**WHAT IS ASKED:** Reproduce each line of the material precisely.

**STORED DATA:**
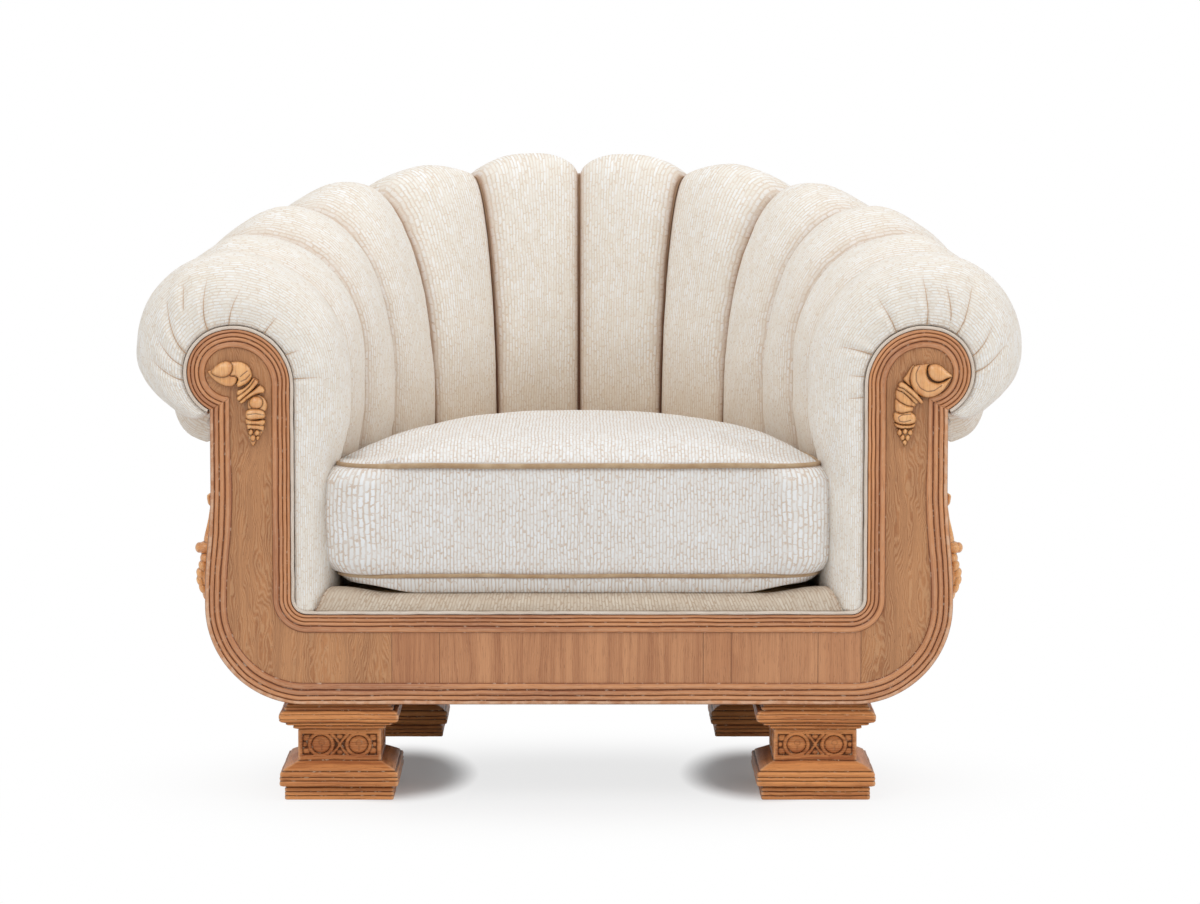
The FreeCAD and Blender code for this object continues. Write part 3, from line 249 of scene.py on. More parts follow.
def tube(skin, path, radius, sides=10, closed=False, normal=None, **marks):
    """A round tube along a path, with its seam map running along it."""
    path = np.asarray(path, float)
    count = len(path)
    if closed:
        way = unit(np.roll(path, -1, 0) - np.roll(path, 1, 0))
    else:
        way = unit(np.gradient(path, axis=0))
    up = np.empty_like(path)
    guide = np.array([0.0, 0.0, 1.0]) if normal is None else np.asarray(normal, float)
    for i in range(count):
        lean = guide - way[i] * way[i].dot(guide)
        if np.linalg.norm(lean) < 1e-3:
            lean = np.cross(way[i], [1.0, 0.0, 0.0])
        up[i] = lean / np.linalg.norm(lean)
        if normal is None:
            guide = up[i]
    side = np.cross(way, up)
    angles = np.linspace(0, 2 * math.pi, sides + 1)
    radius = np.broadcast_to(radius, (count,))[:, None, None]
    ring = np.cos(angles)[None, :, None] * up[:, None] + np.sin(angles)[None, :, None] * side[:, None]
    points = path[:, None] + ring * radius
    along = lengths_along(path)
    if closed:
        points = np.concatenate([points, points[:1]])
        along = np.append(along, along[-1] + np.linalg.norm(path[-1] - path[0]))
        marks = {k: np.append(m, m[:1]) if np.ndim(m) == 1 else m for k, m in marks.items()}
    across = angles * float(radius.mean())
    marks = {k: np.asarray(m)[:, None] if np.ndim(m) == 1 else m for k, m in marks.items()}
    skin.grid(points, across[None], along[:, None], **marks)
    if not closed:
        for end in (0, -1):
            ends = {k: (m[end] if np.ndim(m) else m) for k, m in marks.items()}
            skin.cap(points[end], across[None], along[end], 2, **ends)
    return skin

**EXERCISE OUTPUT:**
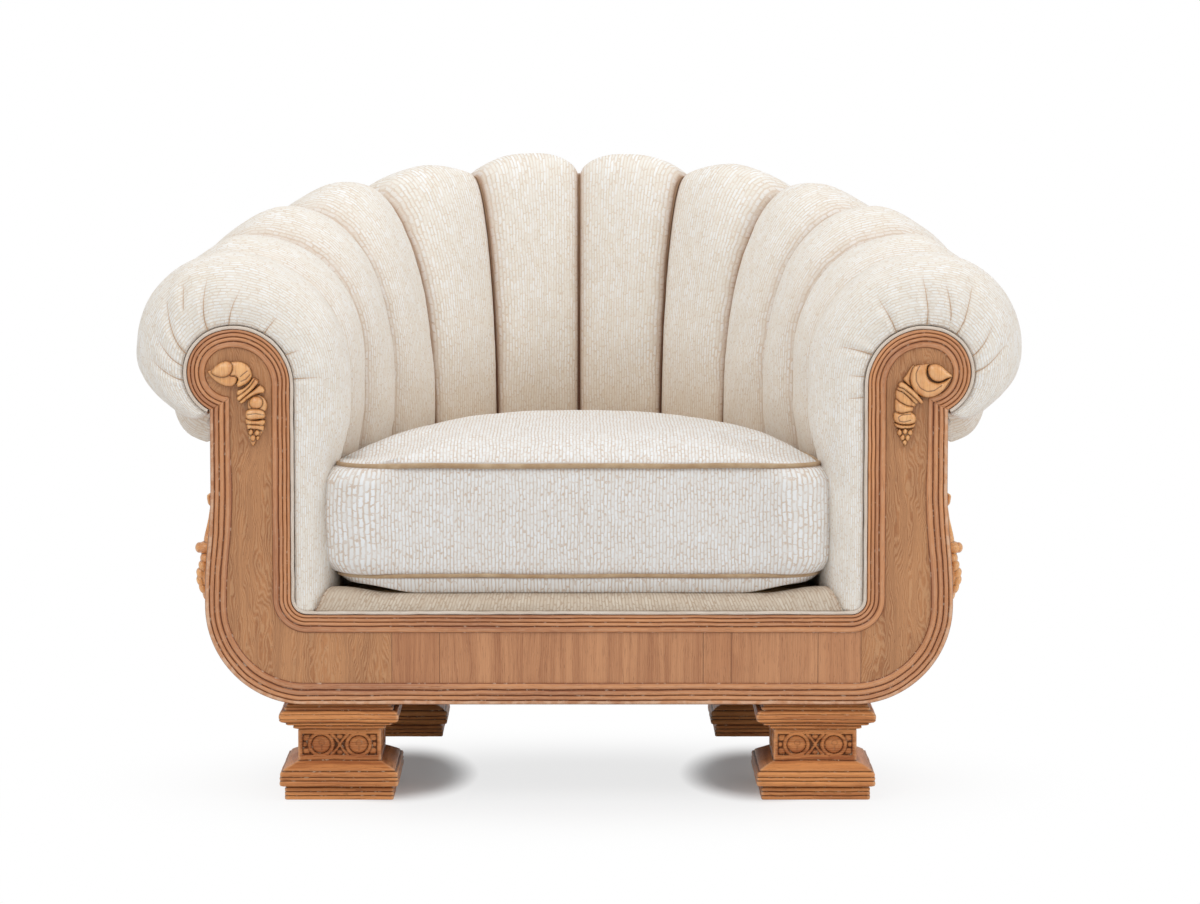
The FreeCAD and Blender code for this object continues. Write part 3, from line 249 of scene.py on. More parts follow.
def tube(skin, path, radius, sides=10, closed=False, normal=None, **marks):
    """A round tube along a path, with its seam map running along it."""
    path = np.asarray(path, float)
    count = len(path)
    if closed:
        way = unit(np.roll(path, -1, 0) - np.roll(path, 1, 0))
    else:
        way = unit(np.gradient(path, axis=0))
    up = np.empty_like(path)
    guide = np.array([0.0, 0.0, 1.0]) if normal is None else np.asarray(normal, float)
    for i in range(count):
        lean = guide - way[i] * way[i].dot(guide)
        if np.linalg.norm(lean) < 1e-3:
            lean = np.cross(way[i], [1.0, 0.0, 0.0])
        up[i] = lean / np.linalg.norm(lean)
        if normal is None:
            guide = up[i]
    side = np.cross(way, up)
    angles = np.linspace(0, 2 * math.pi, sides + 1)
    radius = np.broadcast_to(radius, (count,))[:, None, None]
    ring = np.cos(angles)[None, :, None] * up[:, None] + np.sin(angles)[None, :, None] * side[:, None]
    points = path[:, None] + ring * radius
    along = lengths_along(path)
    if closed:
        points = np.concatenate([points, points[:1]])
        along = np.append(along, along[-1] + np.linalg.norm(path[-1] - path[0]))
        marks = {k: np.append(m, m[:1]) if np.ndim(m) == 1 else m for k, m in marks.items()}
    across = angles * float(radius.mean())
    marks = {k: np.asarray(m)[:, None] if np.ndim(m) == 1 else m for k, m in marks.items()}
    skin.grid(points, across[None], along[:, None], **marks)
    if not closed:
        for end in (0, -1):
            ends = {k: (m[end] if np.ndim(m) else m) for k, m in marks.items()}
            skin.cap(points[end], across[None], along[end], 2, **ends)
    return skin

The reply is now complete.